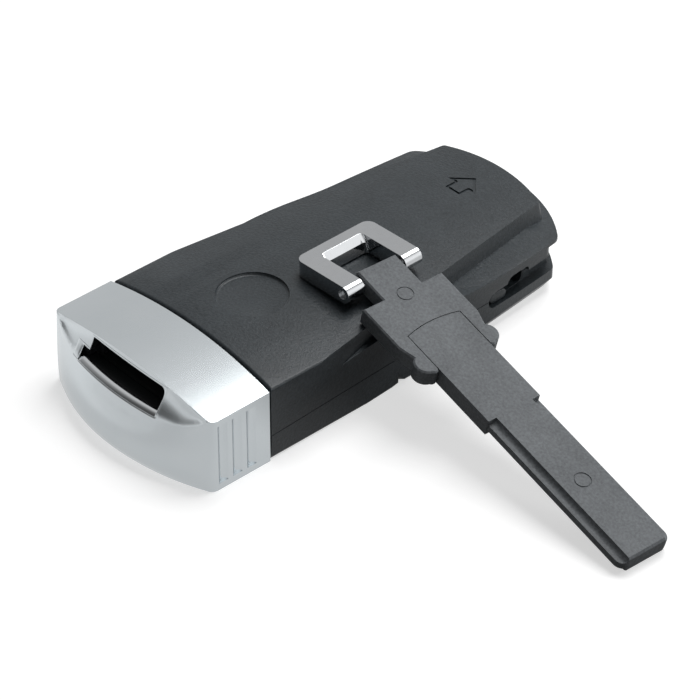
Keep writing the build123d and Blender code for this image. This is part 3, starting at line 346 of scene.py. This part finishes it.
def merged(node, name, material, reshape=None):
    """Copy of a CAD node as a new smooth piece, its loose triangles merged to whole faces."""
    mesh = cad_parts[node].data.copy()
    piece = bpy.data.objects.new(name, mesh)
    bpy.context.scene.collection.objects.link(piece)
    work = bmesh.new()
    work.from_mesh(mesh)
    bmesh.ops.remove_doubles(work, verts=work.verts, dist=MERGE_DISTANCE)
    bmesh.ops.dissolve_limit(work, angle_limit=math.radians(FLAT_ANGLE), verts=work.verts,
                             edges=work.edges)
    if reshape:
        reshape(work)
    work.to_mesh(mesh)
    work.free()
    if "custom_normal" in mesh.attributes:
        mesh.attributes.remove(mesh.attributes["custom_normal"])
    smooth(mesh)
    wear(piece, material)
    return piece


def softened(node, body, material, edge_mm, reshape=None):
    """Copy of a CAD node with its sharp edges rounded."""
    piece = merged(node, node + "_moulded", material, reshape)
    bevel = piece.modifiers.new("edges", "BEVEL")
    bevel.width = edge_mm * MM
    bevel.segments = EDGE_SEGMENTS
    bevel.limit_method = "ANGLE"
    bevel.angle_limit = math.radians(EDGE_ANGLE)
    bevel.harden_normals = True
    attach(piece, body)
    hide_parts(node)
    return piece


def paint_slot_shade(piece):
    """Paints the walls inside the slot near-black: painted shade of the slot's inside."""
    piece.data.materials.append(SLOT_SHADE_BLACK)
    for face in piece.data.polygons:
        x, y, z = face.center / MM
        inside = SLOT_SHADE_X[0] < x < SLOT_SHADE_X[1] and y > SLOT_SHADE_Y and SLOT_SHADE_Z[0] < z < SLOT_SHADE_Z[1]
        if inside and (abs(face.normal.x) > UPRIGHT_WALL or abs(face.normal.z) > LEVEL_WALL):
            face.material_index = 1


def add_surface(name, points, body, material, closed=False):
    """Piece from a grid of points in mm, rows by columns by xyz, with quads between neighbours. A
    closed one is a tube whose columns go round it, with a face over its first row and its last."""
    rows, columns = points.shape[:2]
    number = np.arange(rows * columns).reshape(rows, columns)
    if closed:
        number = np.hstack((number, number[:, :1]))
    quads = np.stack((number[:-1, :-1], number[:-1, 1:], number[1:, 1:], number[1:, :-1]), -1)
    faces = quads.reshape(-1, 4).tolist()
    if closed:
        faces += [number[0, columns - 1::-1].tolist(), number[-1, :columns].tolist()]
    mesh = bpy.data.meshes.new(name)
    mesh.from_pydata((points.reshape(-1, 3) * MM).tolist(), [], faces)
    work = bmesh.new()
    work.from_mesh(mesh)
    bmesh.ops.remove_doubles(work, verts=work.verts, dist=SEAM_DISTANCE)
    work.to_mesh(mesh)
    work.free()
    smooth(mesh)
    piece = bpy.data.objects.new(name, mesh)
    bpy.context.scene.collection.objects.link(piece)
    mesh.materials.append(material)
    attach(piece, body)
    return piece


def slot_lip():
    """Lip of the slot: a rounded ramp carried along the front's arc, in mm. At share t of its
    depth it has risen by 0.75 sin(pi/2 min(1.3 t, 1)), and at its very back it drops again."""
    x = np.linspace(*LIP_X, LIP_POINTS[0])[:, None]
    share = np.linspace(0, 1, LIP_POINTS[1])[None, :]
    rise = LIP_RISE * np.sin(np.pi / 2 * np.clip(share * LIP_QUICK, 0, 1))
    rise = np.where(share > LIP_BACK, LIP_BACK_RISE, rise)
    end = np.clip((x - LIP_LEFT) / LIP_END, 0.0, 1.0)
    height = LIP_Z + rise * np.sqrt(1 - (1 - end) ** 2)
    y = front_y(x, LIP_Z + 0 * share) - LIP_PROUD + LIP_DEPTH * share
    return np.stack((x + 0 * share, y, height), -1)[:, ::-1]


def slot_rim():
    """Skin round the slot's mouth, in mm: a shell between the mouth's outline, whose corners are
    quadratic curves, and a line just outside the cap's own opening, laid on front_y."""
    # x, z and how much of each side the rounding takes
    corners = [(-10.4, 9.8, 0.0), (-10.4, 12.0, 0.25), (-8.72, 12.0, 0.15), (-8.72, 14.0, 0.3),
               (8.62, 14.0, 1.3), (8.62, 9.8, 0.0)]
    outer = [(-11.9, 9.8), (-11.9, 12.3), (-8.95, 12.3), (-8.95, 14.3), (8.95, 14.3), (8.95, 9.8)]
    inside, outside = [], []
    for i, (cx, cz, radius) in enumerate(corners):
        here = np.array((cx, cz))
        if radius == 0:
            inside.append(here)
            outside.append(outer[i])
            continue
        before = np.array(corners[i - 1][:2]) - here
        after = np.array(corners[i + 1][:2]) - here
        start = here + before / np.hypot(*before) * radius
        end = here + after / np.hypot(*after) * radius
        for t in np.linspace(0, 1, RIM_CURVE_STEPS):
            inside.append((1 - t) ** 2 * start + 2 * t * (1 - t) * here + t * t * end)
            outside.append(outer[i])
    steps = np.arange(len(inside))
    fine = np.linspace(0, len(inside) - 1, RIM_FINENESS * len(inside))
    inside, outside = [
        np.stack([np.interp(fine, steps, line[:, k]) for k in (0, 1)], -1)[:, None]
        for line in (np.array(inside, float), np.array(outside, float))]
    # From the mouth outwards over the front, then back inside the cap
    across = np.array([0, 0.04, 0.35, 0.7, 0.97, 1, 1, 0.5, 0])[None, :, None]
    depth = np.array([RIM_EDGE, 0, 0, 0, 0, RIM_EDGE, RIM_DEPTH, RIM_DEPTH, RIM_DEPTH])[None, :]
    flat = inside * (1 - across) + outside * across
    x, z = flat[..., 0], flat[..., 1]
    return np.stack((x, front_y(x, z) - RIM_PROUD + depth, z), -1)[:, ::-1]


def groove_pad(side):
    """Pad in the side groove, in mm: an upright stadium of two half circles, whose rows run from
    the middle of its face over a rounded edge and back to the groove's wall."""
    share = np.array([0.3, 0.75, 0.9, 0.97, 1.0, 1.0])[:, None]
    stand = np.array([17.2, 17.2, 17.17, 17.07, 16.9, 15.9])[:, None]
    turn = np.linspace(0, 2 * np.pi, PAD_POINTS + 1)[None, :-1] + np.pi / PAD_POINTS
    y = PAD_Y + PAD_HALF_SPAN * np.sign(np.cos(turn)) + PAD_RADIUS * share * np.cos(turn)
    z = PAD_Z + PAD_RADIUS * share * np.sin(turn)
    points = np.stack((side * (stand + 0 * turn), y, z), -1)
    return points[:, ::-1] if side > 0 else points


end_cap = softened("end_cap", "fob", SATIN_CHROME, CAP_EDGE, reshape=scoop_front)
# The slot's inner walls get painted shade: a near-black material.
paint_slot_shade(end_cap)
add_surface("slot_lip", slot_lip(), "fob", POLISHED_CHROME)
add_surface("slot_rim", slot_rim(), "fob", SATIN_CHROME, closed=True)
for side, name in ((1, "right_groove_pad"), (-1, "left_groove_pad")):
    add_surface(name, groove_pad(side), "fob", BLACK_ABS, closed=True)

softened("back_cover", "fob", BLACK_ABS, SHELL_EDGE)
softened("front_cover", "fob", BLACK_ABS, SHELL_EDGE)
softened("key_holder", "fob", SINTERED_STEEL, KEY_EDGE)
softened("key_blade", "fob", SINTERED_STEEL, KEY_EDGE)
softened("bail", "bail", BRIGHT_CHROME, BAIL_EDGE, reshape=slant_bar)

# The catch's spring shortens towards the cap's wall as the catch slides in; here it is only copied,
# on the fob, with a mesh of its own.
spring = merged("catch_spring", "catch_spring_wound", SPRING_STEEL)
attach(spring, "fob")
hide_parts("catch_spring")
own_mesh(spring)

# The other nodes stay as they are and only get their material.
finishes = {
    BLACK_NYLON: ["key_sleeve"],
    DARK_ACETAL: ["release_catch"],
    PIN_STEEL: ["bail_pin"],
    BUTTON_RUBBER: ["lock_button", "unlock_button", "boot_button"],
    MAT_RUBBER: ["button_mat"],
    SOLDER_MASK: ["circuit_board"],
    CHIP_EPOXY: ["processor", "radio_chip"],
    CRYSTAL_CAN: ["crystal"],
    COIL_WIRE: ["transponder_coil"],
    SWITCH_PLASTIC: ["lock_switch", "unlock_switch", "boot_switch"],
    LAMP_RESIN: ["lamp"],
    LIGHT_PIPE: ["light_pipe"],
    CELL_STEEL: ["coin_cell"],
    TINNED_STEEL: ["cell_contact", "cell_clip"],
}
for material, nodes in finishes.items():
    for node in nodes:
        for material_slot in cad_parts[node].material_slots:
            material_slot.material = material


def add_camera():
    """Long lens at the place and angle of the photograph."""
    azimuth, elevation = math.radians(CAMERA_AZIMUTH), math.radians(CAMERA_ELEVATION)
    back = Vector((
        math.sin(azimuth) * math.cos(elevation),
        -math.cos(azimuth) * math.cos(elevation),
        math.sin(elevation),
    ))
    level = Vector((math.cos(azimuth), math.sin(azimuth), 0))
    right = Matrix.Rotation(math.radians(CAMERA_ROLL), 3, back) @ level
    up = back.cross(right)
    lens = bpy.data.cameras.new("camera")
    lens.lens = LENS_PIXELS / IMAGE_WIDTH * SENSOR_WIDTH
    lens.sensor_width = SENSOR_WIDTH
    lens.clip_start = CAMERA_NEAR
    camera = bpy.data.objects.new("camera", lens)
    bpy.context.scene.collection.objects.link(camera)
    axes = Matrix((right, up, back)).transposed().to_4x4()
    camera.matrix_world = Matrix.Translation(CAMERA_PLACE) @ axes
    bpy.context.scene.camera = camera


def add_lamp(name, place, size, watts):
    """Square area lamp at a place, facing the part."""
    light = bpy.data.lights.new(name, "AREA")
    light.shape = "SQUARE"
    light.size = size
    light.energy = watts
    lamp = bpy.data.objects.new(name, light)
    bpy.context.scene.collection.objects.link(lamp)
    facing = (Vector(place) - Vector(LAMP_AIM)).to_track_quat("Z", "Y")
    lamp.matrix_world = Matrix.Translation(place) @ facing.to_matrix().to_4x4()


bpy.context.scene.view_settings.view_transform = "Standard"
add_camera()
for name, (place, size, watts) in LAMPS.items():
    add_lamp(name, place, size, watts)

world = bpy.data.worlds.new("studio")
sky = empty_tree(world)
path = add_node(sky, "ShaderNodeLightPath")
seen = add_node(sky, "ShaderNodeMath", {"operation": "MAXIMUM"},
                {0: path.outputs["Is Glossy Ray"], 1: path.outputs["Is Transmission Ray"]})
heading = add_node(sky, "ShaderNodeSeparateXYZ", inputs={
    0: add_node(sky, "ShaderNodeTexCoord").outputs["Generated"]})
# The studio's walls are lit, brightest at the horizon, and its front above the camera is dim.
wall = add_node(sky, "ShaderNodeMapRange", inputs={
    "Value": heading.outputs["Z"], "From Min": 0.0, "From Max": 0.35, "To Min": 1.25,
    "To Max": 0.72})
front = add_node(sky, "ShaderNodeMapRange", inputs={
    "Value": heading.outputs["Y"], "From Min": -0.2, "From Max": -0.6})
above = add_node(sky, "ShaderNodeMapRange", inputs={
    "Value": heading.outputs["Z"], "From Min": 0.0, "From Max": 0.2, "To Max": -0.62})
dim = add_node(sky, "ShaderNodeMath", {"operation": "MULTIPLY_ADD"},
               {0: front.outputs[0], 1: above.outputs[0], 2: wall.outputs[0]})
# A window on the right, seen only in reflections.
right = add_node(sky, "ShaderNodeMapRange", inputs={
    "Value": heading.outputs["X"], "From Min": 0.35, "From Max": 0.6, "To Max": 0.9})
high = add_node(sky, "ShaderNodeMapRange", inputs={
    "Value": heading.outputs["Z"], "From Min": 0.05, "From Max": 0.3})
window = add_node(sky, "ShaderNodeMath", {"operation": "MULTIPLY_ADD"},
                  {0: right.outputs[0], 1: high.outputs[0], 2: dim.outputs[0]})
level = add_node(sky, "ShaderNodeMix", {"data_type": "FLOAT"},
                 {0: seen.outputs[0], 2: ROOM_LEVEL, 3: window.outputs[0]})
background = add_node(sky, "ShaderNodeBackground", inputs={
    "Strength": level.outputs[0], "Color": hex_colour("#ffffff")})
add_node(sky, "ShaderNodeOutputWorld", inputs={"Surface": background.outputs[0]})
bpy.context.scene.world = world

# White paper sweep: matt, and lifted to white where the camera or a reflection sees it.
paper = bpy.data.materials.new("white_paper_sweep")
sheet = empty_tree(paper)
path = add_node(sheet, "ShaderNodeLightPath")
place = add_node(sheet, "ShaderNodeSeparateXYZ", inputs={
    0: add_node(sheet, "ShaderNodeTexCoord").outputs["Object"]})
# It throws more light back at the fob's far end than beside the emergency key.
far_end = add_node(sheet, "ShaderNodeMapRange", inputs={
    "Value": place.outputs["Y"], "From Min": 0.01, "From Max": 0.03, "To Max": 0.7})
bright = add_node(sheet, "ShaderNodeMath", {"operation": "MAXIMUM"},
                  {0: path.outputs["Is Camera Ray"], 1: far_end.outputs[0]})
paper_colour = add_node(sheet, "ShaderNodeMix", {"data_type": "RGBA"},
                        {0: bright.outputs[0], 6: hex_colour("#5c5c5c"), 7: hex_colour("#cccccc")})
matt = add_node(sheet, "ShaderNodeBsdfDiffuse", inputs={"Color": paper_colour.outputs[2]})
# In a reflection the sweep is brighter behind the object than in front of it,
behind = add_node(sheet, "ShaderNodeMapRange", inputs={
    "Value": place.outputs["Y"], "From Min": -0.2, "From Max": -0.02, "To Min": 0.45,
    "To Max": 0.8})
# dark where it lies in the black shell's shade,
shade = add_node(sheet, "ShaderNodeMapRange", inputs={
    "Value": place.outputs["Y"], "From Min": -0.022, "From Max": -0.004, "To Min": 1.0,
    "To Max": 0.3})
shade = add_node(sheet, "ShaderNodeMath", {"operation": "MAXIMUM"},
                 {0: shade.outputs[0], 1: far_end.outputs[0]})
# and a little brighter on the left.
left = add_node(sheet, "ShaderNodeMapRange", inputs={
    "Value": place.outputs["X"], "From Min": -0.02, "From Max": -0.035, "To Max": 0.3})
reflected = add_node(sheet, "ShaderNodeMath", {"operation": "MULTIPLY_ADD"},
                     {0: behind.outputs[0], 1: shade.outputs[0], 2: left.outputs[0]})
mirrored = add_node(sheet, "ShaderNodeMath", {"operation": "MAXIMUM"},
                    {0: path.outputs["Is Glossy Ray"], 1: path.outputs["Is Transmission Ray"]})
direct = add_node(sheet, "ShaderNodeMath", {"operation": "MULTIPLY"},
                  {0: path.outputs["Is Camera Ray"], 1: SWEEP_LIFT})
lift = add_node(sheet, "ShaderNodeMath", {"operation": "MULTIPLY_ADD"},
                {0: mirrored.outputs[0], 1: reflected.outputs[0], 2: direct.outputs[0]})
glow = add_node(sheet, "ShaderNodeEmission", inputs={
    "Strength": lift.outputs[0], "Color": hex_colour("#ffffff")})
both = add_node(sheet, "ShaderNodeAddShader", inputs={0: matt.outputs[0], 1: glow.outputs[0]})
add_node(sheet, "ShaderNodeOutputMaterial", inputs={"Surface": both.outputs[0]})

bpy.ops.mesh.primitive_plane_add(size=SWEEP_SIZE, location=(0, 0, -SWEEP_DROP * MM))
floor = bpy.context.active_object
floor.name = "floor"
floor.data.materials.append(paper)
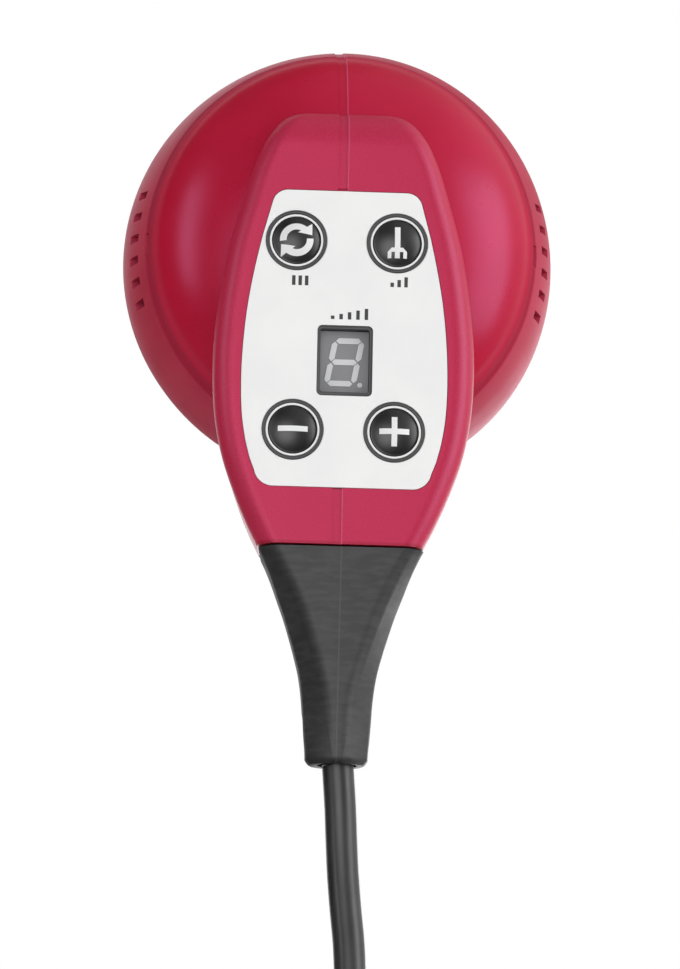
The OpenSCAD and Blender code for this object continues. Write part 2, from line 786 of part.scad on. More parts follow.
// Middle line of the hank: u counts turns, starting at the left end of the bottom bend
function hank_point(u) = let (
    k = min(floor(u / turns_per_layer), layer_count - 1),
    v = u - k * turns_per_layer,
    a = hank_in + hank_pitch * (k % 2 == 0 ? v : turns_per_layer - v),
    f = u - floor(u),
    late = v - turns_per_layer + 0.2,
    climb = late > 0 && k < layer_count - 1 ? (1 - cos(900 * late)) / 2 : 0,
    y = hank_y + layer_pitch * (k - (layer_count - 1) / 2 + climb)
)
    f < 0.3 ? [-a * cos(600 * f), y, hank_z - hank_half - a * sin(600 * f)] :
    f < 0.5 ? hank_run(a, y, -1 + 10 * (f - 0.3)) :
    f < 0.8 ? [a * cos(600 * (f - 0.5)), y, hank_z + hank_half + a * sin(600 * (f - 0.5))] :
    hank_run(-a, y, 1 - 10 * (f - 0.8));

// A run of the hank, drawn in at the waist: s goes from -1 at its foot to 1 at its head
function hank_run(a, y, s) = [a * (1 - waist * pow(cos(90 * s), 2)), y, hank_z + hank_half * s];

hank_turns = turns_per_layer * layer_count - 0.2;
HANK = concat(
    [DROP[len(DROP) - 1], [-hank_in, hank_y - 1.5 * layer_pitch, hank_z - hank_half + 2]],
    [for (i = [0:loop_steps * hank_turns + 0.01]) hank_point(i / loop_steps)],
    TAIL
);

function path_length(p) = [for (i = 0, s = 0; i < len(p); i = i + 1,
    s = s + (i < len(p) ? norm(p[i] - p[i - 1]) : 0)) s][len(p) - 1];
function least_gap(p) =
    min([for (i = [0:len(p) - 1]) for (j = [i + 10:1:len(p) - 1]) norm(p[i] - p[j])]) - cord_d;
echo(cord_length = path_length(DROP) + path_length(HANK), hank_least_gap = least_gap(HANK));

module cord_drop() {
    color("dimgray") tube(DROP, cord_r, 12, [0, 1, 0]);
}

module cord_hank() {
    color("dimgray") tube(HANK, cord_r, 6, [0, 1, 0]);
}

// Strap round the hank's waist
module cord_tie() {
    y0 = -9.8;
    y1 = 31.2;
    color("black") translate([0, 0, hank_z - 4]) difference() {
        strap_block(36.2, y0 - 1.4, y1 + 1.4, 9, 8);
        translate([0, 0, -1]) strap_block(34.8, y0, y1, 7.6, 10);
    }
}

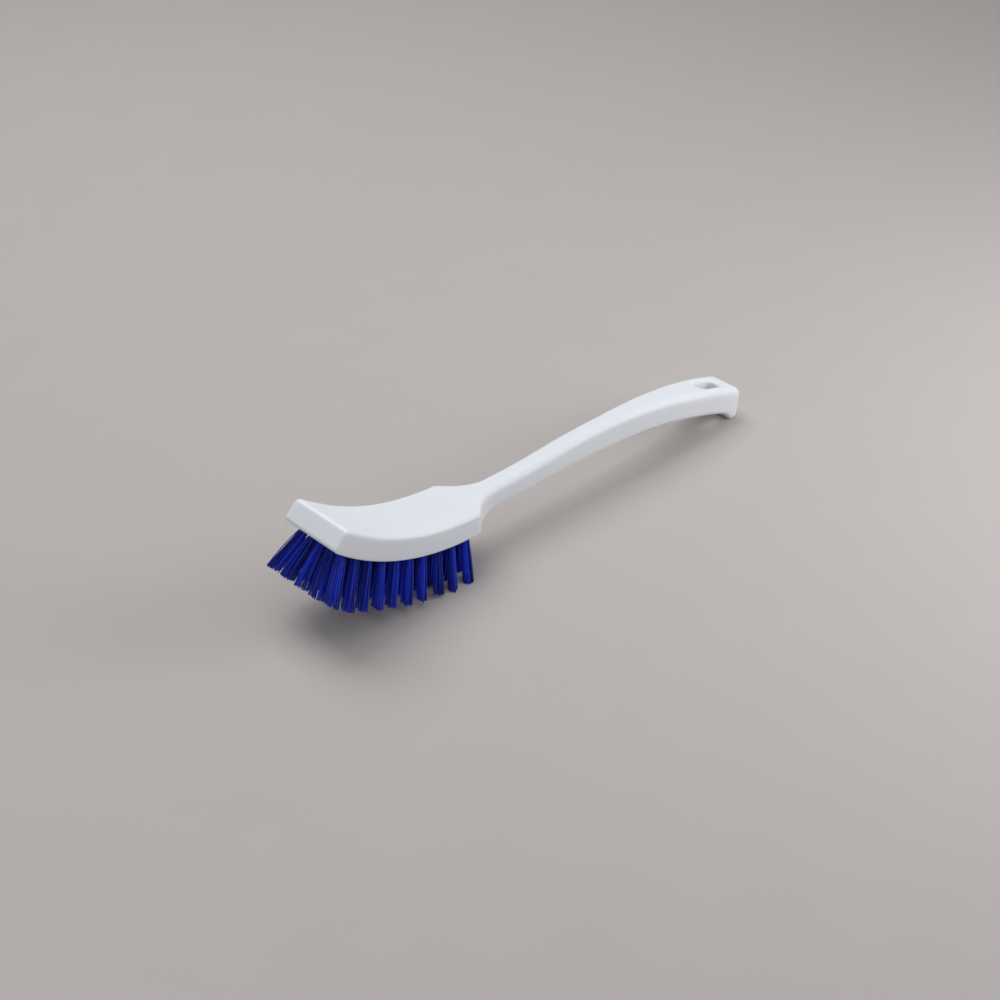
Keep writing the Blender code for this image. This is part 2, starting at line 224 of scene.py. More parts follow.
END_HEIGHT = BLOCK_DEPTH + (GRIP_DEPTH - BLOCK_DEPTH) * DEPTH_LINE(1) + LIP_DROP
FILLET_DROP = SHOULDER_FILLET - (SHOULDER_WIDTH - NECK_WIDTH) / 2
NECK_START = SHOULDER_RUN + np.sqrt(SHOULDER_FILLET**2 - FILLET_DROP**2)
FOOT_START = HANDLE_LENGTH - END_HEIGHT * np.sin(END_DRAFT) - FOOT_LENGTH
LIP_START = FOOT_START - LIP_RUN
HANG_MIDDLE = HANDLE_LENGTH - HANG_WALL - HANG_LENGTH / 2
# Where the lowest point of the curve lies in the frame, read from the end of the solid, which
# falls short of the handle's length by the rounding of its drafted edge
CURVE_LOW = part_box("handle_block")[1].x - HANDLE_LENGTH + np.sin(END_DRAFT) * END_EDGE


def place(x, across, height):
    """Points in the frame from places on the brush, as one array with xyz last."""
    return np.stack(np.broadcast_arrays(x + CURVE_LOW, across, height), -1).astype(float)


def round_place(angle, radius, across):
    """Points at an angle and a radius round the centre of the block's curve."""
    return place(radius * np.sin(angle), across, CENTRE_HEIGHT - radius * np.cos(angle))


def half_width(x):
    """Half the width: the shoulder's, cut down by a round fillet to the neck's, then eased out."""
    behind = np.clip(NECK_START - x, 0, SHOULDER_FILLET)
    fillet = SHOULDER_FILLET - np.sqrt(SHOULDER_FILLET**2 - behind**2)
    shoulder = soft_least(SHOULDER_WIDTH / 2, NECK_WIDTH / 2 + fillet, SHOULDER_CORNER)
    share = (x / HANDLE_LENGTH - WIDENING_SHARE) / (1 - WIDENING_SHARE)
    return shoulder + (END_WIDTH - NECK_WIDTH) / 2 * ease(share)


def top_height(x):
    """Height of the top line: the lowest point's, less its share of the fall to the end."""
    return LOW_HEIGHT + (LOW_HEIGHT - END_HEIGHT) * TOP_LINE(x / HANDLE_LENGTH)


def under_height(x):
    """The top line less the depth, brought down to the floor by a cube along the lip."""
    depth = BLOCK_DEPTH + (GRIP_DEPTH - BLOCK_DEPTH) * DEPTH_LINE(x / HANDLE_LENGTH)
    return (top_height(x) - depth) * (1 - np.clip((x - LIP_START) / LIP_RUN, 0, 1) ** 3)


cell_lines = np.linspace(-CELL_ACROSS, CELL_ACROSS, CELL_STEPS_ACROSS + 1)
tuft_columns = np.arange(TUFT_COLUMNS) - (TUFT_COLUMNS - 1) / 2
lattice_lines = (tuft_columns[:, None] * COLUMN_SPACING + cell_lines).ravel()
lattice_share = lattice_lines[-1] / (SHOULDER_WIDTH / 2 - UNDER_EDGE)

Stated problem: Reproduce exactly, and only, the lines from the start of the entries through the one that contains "face.material_index = 1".

Written solution:
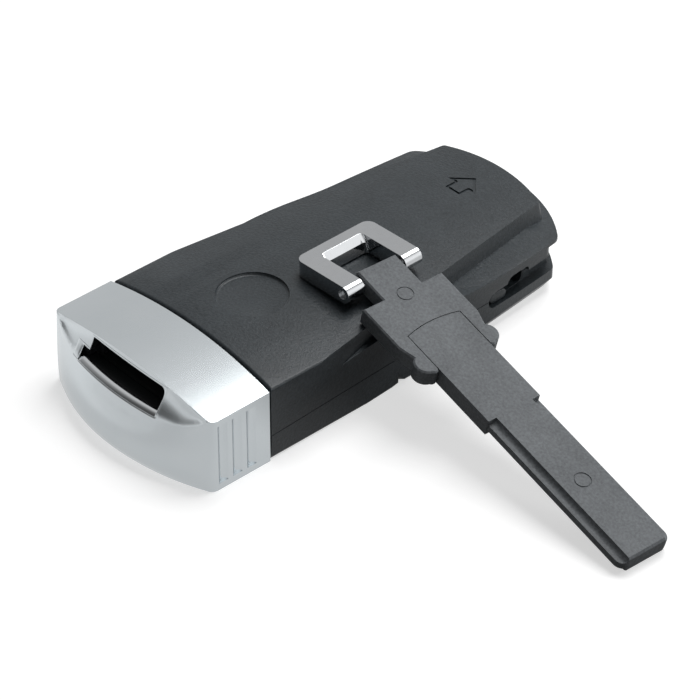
Keep writing the build123d and Blender code for this image. This is part 3, starting at line 346 of scene.py. This part finishes it.
def merged(node, name, material, reshape=None):
    """Copy of a CAD node as a new smooth piece, its loose triangles merged to whole faces."""
    mesh = cad_parts[node].data.copy()
    piece = bpy.data.objects.new(name, mesh)
    bpy.context.scene.collection.objects.link(piece)
    work = bmesh.new()
    work.from_mesh(mesh)
    bmesh.ops.remove_doubles(work, verts=work.verts, dist=MERGE_DISTANCE)
    bmesh.ops.dissolve_limit(work, angle_limit=math.radians(FLAT_ANGLE), verts=work.verts,
                             edges=work.edges)
    if reshape:
        reshape(work)
    work.to_mesh(mesh)
    work.free()
    if "custom_normal" in mesh.attributes:
        mesh.attributes.remove(mesh.attributes["custom_normal"])
    smooth(mesh)
    wear(piece, material)
    return piece


def softened(node, body, material, edge_mm, reshape=None):
    """Copy of a CAD node with its sharp edges rounded."""
    piece = merged(node, node + "_moulded", material, reshape)
    bevel = piece.modifiers.new("edges", "BEVEL")
    bevel.width = edge_mm * MM
    bevel.segments = EDGE_SEGMENTS
    bevel.limit_method = "ANGLE"
    bevel.angle_limit = math.radians(EDGE_ANGLE)
    bevel.harden_normals = True
    attach(piece, body)
    hide_parts(node)
    return piece


def paint_slot_shade(piece):
    """Paints the walls inside the slot near-black: painted shade of the slot's inside."""
    piece.data.materials.append(SLOT_SHADE_BLACK)
    for face in piece.data.polygons:
        x, y, z = face.center / MM
        inside = SLOT_SHADE_X[0] < x < SLOT_SHADE_X[1] and y > SLOT_SHADE_Y and SLOT_SHADE_Z[0] < z < SLOT_SHADE_Z[1]
        if inside and (abs(face.normal.x) > UPRIGHT_WALL or abs(face.normal.z) > LEVEL_WALL):
            face.material_index = 1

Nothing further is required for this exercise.